In August, a federal judge in Washington sharply criticized the Federal Election Commission for ignoring evidence of bias on the part of the debate commission. Judge Henry Kennedy Jr. noted that in 2000 the debate commission gave security guards "facebooks" with pictures of third-party candidates and instructed the guards to prevent those in the photos from entering the debate venues, even with valid audience tickets. "The exclusion policy appears partisan on its face," Judge Kennedy wrote.
In a national poll taken in September, 57% of likely voters favored including presidential candidates other than the president and the Massachusetts senator in the debates. The survey, conducted by Zogby International, found 57% of likely voters in favor of adding Mr. Nader, and 44% in favor of including Mr. Badnarik.
#5 would be an especially good idea. At least give it back to the states and stop the federal government wasting taxpayers money on overhead when the states could do it more efficiently.
libertarian >>> Libertarian
Mr. B. is running for FEDERAL office on a platform to eliminate public education. Maybe you have more info on this but if the FEDERAL program is to eliminate state programs, isn't that a little against the grain of the constitution and states' rights?
Thanks, all you "The Republicans is mah TEAM!" nitwits for reminding me that so-called "conservatives" can be just as hypocritical and ignorant as the most mindless leftist shill.
yes, it is. I wasn't commenting on the state programs (I even mentioned it going back to the states), just the federal involvement in public education---a place that it has no constitutional mandate to be.
I think the point is that Libertarians are using government coercion to force a private business to give them a public platform.
You missed my point. "Fringe" was in quotes because my point was that the Republican party was once a third party as well. My comment was meant to point out that simply because it is a third party doesn't mean it's on the fringe.
A questions: What would the Republicans have done back in the mid-1800s if the Democrats and the Whigs hadn't let Lincoln debate? What would your party have done then? Just given up and gone home? I think not.
Well, don't expect us to go home any time soon, either...
Another thing... If you REPUBLICANS who espouse smaller government and constitutional laws were doing your job - the Libertarians wouldn't be here in the first place!!!
1) 9/11 was the fault of the U.S.
Now that would be a tough one for GWB to answer in a debate.
I think you have to consider ASU a public university. At least it used to be.
Sued them?
He has an opportunity to debate; he merely needs to be at 15% in nationwide polls.

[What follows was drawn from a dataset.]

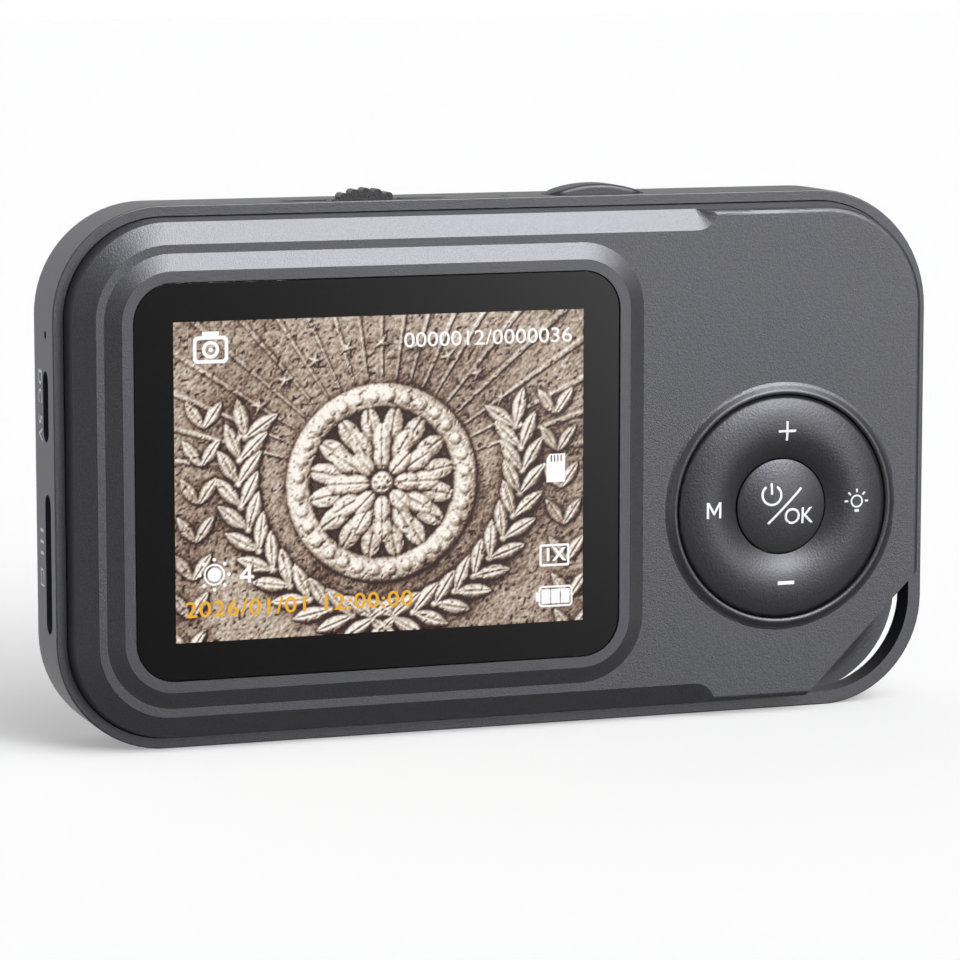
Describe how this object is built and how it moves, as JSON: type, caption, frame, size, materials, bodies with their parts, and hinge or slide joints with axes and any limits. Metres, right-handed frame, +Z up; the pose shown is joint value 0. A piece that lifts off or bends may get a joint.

Of course, getting to 15% is too much like work for some folks.
OK, but is ASU the sponsor or the setting?
It would be if that were the case. But the contention is that the funds are public, not private.
I think it's ironic that people who say things like that feel the need to obfuscate the issue.
-PJ
Libertarians are more concerned with legal drugs than smaller government.
The Libertarians are not a serious party. They attract fringe voters (witness their pathetic, and declining, performance over the last four presidential cycles).
It is not about fear; it is, in fact, about "embarrassment." Bednarik is even further left than Kerry in the war on terror.
Then there's that ole drug thang....
You can't really be serious about this. As someone else said, do the hard work and get 15% support, then you'll be allowed in. Suing your way into the debates is childish.
Or well liked, and this latest stunt isn't going to help in that regard.
Typical goofy comment.
If you think that Democrats are adults and Libertarians are children, you shouldn't be allowed to post anymore than children should be allowed to drive.